- _Given information_:
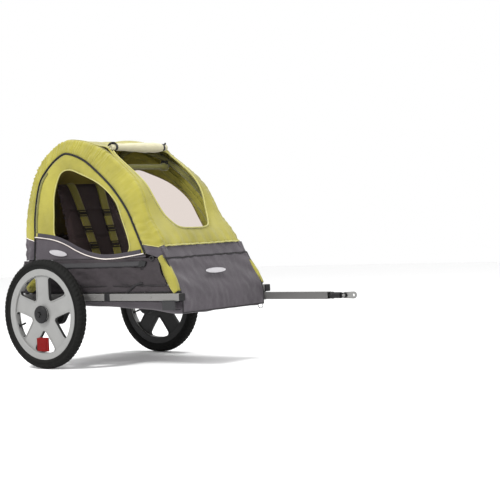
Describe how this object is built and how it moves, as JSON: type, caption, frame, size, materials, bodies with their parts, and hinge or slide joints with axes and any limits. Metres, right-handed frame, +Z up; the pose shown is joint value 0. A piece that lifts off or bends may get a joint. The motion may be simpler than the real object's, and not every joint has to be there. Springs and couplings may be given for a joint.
{
  "type": "child bicycle trailer",
  "caption": "Single-seat child trailer towed behind a bicycle: folding fabric cabin on a tube frame with quick-release wheels and a swing-away tow arm.",
  "frame": {"origin": "centre of the footprint on the ground", "axes": "+X the towing direction, +Y the left side, +Z up"},
  "size_m": [1.194, 0.694, 0.8364],
  "materials": {
    "aluminium": "brushed",
    "arm_metal": "satin",
    "frame_steel": "satin black",
    "zinc": "zinc plated",
    "black_plastic": "moulded",
    "rim_plastic": "satin silver-grey",
    "tyre_rubber": "matt",
    "reflector_red": "gloss",
    "lime_fabric": "woven polyester, lime",
    "grey_fabric": "woven polyester, charcoal",
    "seat_fabric": "woven polyester, dark",
    "strap_webbing": "webbing, olive",
    "black_webbing": "webbing, black",
    "window_mesh": "tinted mesh",
    "cream_fabric": "coated cloth, cream"
  },
  "bodies": {
    "frame": {"rail_right": "aluminium", "rail_left": "aluminium", "cross_tube_rear": "aluminium", "cross_tube_axle": "aluminium", "cross_tube_front": "aluminium", "upper_frame_right": "frame_steel", "upper_frame_left": "frame_steel", "axle_right": "zinc", "axle_left": "zinc", "tow_bracket_right": "zinc", "tow_bracket_left": "zinc", "rail_plug_right": "black_plastic", "rail_plug_left": "black_plastic", "axle_bracket_right": "black_plastic", "axle_bracket_left": "black_plastic", "hinge_rear_right": "black_plastic", "hinge_rear_left": "black_plastic", "hinge_front_right": "black_plastic", "hinge_front_left": "black_plastic", "strap_adjuster_right": "black_plastic", "strap_adjuster_left": "black_plastic", "harness_buckle": "black_plastic", "canopy": "lime_fabric", "front_apron": "grey_fabric", "front_panel": "grey_fabric", "rear_panel": "grey_fabric", "lower_side_right": "grey_fabric", "lower_side_left": "grey_fabric", "belly": "grey_fabric", "floor": "seat_fabric", "seat_back": "seat_fabric", "seat_base": "seat_fabric", "shoulder_strap_right": "strap_webbing", "shoulder_strap_left": "strap_webbing", "lap_belt_right": "black_webbing", "lap_belt_left": "black_webbing", "crotch_strap": "black_webbing", "roll_strap_right": "black_webbing", "roll_strap_left": "black_webbing", "rolled_cover": "cream_fabric"},
    "wheel_right": {"tyre_right": "tyre_rubber", "rim_right": "rim_plastic", "hub_cap_right": "black_plastic", "reflector_right": "reflector_red"},
    "wheel_left": {"tyre_left": "tyre_rubber", "rim_left": "rim_plastic", "hub_cap_left": "black_plastic"},
    "release_right": {"hub_button_right": "black_plastic"},
    "release_left": {"hub_button_left": "black_plastic"},
    "side_left": {"hoop_left": "frame_steel", "side_panel_left": "lime_fabric", "side_window_left": "window_mesh"},
    "side_right": {"hoop_right": "frame_steel", "side_panel_right": "lime_fabric", "side_window_right": "window_mesh"},
    "crossbar": {"crossbar": "frame_steel"},
    "tow_arm": {"tow_arm": "arm_metal"},
    "retaining_pin": {"retaining_pin": "zinc"},
    "arm_coupling": {"arm_coupling": "black_plastic"},
    "hitch_plate": {"hitch_plate": "zinc"}
  },
  "joints": [
    {"name": "wheel_right_spin", "type": "hinge", "parent": "frame", "child": "wheel_right", "pos_m": [-0.397, -0.312, 0.2], "axis": [0, 1, 0], "continuous": true},
    {"name": "wheel_left_spin", "type": "hinge", "parent": "frame", "child": "wheel_left", "pos_m": [-0.397, 0.312, 0.2], "axis": [0, 1, 0], "continuous": true},
    {"name": "hub_button_right_press", "type": "slide", "parent": "frame", "child": "release_right", "axis": [0, 1, 0], "range_m": [0, 0.004], "stiffness_N_per_m": 300},
    {"name": "hub_button_left_press", "type": "slide", "parent": "frame", "child": "release_left", "axis": [0, -1, 0], "range_m": [0, 0.004], "stiffness_N_per_m": 300},
    {"name": "left_side_fold", "type": "hinge", "parent": "frame", "child": "side_left", "pos_m": [-0.397, 0.211, 0.388], "axis": [1, 0, 0], "range_deg": [0, 83], "deforming": ["canopy", "seat_back", "shoulder_strap_right", "shoulder_strap_left", "strap_adjuster_right", "strap_adjuster_left", "side_panel_right", "side_panel_left", "side_window_right", "side_window_left", "rolled_cover", "roll_strap_right", "roll_strap_left"]},
    {"name": "right_side_fold", "type": "hinge", "parent": "frame", "child": "side_right", "pos_m": [-0.397, -0.211, 0.388], "axis": [-1, 0, 0], "range_deg": [0, 48.3]},
    {"name": "crossbar_drop", "type": "slide", "parent": "frame", "child": "crossbar", "axis": [0, 0, -1], "range_m": [0, 0.407]},
    {"name": "tow_arm_swing", "type": "hinge", "parent": "frame", "child": "tow_arm", "pos_m": [0.143, 0.242, 0.227], "axis": [0, 0, -1], "range_deg": [0, 170], "deforming": ["belly", "front_panel"]},
    {"name": "retaining_pin_pull", "type": "slide", "parent": "tow_arm", "child": "retaining_pin", "axis": [0, 0, -1], "range_m": [0, 0.045]},
    {"name": "arm_coupling_yaw", "type": "hinge", "parent": "tow_arm", "child": "arm_coupling", "pos_m": [0.497, 0.242, 0.227], "axis": [0, 0, 1], "range_deg": [-35, 35], "stiffness_Nm_per_rad": 3},
    {"name": "hitch_plate_pitch", "type": "hinge", "parent": "arm_coupling", "child": "hitch_plate", "pos_m": [0.549, 0.242, 0.227], "axis": [0, 1, 0], "range_deg": [-25, 25]}
  ],
  "couplings": [
    {"joint": "right_side_fold", "follows": "left_side_fold", "ratio": 0.58},
    {"joint": "crossbar_drop", "follows": "left_side_fold", "m_per_rad": 0.28}
  ]
}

- _Task_:
Quote the entire listing above exactly.

- _Task answer_:
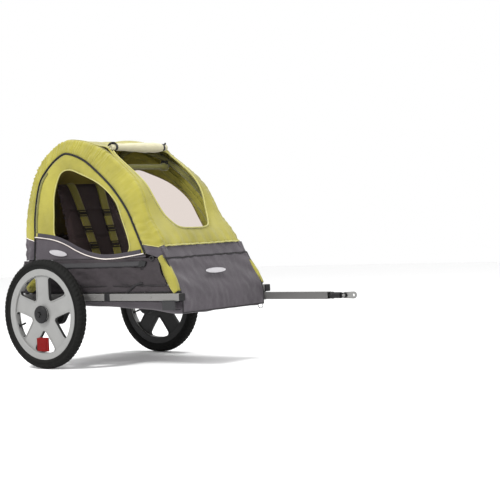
Describe how this object is built and how it moves, as JSON: type, caption, frame, size, materials, bodies with their parts, and hinge or slide joints with axes and any limits. Metres, right-handed frame, +Z up; the pose shown is joint value 0. A piece that lifts off or bends may get a joint. The motion may be simpler than the real object's, and not every joint has to be there. Springs and couplings may be given for a joint.
{
  "type": "child bicycle trailer",
  "caption": "Single-seat child trailer towed behind a bicycle: folding fabric cabin on a tube frame with quick-release wheels and a swing-away tow arm.",
  "frame": {"origin": "centre of the footprint on the ground", "axes": "+X the towing direction, +Y the left side, +Z up"},
  "size_m": [1.194, 0.694, 0.8364],
  "materials": {
    "aluminium": "brushed",
    "arm_metal": "satin",
    "frame_steel": "satin black",
    "zinc": "zinc plated",
    "black_plastic": "moulded",
    "rim_plastic": "satin silver-grey",
    "tyre_rubber": "matt",
    "reflector_red": "gloss",
    "lime_fabric": "woven polyester, lime",
    "grey_fabric": "woven polyester, charcoal",
    "seat_fabric": "woven polyester, dark",
    "strap_webbing": "webbing, olive",
    "black_webbing": "webbing, black",
    "window_mesh": "tinted mesh",
    "cream_fabric": "coated cloth, cream"
  },
  "bodies": {
    "frame": {"rail_right": "aluminium", "rail_left": "aluminium", "cross_tube_rear": "aluminium", "cross_tube_axle": "aluminium", "cross_tube_front": "aluminium", "upper_frame_right": "frame_steel", "upper_frame_left": "frame_steel", "axle_right": "zinc", "axle_left": "zinc", "tow_bracket_right": "zinc", "tow_bracket_left": "zinc", "rail_plug_right": "black_plastic", "rail_plug_left": "black_plastic", "axle_bracket_right": "black_plastic", "axle_bracket_left": "black_plastic", "hinge_rear_right": "black_plastic", "hinge_rear_left": "black_plastic", "hinge_front_right": "black_plastic", "hinge_front_left": "black_plastic", "strap_adjuster_right": "black_plastic", "strap_adjuster_left": "black_plastic", "harness_buckle": "black_plastic", "canopy": "lime_fabric", "front_apron": "grey_fabric", "front_panel": "grey_fabric", "rear_panel": "grey_fabric", "lower_side_right": "grey_fabric", "lower_side_left": "grey_fabric", "belly": "grey_fabric", "floor": "seat_fabric", "seat_back": "seat_fabric", "seat_base": "seat_fabric", "shoulder_strap_right": "strap_webbing", "shoulder_strap_left": "strap_webbing", "lap_belt_right": "black_webbing", "lap_belt_left": "black_webbing", "crotch_strap": "black_webbing", "roll_strap_right": "black_webbing", "roll_strap_left": "black_webbing", "rolled_cover": "cream_fabric"},
    "wheel_right": {"tyre_right": "tyre_rubber", "rim_right": "rim_plastic", "hub_cap_right": "black_plastic", "reflector_right": "reflector_red"},
    "wheel_left": {"tyre_left": "tyre_rubber", "rim_left": "rim_plastic", "hub_cap_left": "black_plastic"},
    "release_right": {"hub_button_right": "black_plastic"},
    "release_left": {"hub_button_left": "black_plastic"},
    "side_left": {"hoop_left": "frame_steel", "side_panel_left": "lime_fabric", "side_window_left": "window_mesh"},
    "side_right": {"hoop_right": "frame_steel", "side_panel_right": "lime_fabric", "side_window_right": "window_mesh"},
    "crossbar": {"crossbar": "frame_steel"},
    "tow_arm": {"tow_arm": "arm_metal"},
    "retaining_pin": {"retaining_pin": "zinc"},
    "arm_coupling": {"arm_coupling": "black_plastic"},
    "hitch_plate": {"hitch_plate": "zinc"}
  },
  "joints": [
    {"name": "wheel_right_spin", "type": "hinge", "parent": "frame", "child": "wheel_right", "pos_m": [-0.397, -0.312, 0.2], "axis": [0, 1, 0], "continuous": true},
    {"name": "wheel_left_spin", "type": "hinge", "parent": "frame", "child": "wheel_left", "pos_m": [-0.397, 0.312, 0.2], "axis": [0, 1, 0], "continuous": true},
    {"name": "hub_button_right_press", "type": "slide", "parent": "frame", "child": "release_right", "axis": [0, 1, 0], "range_m": [0, 0.004], "stiffness_N_per_m": 300},
    {"name": "hub_button_left_press", "type": "slide", "parent": "frame", "child": "release_left", "axis": [0, -1, 0], "range_m": [0, 0.004], "stiffness_N_per_m": 300},
    {"name": "left_side_fold", "type": "hinge", "parent": "frame", "child": "side_left", "pos_m": [-0.397, 0.211, 0.388], "axis": [1, 0, 0], "range_deg": [0, 83], "deforming": ["canopy", "seat_back", "shoulder_strap_right", "shoulder_strap_left", "strap_adjuster_right", "strap_adjuster_left", "side_panel_right", "side_panel_left", "side_window_right", "side_window_left", "rolled_cover", "roll_strap_right", "roll_strap_left"]},
    {"name": "right_side_fold", "type": "hinge", "parent": "frame", "child": "side_right", "pos_m": [-0.397, -0.211, 0.388], "axis": [-1, 0, 0], "range_deg": [0, 48.3]},
    {"name": "crossbar_drop", "type": "slide", "parent": "frame", "child": "crossbar", "axis": [0, 0, -1], "range_m": [0, 0.407]},
    {"name": "tow_arm_swing", "type": "hinge", "parent": "frame", "child": "tow_arm", "pos_m": [0.143, 0.242, 0.227], "axis": [0, 0, -1], "range_deg": [0, 170], "deforming": ["belly", "front_panel"]},
    {"name": "retaining_pin_pull", "type": "slide", "parent": "tow_arm", "child": "retaining_pin", "axis": [0, 0, -1], "range_m": [0, 0.045]},
    {"name": "arm_coupling_yaw", "type": "hinge", "parent": "tow_arm", "child": "arm_coupling", "pos_m": [0.497, 0.242, 0.227], "axis": [0, 0, 1], "range_deg": [-35, 35], "stiffness_Nm_per_rad": 3},
    {"name": "hitch_plate_pitch", "type": "hinge", "parent": "arm_coupling", "child": "hitch_plate", "pos_m": [0.549, 0.242, 0.227], "axis": [0, 1, 0], "range_deg": [-25, 25]}
  ],
  "couplings": [
    {"joint": "right_side_fold", "follows": "left_side_fold", "ratio": 0.58},
    {"joint": "crossbar_drop", "follows": "left_side_fold", "m_per_rad": 0.28}
  ]
}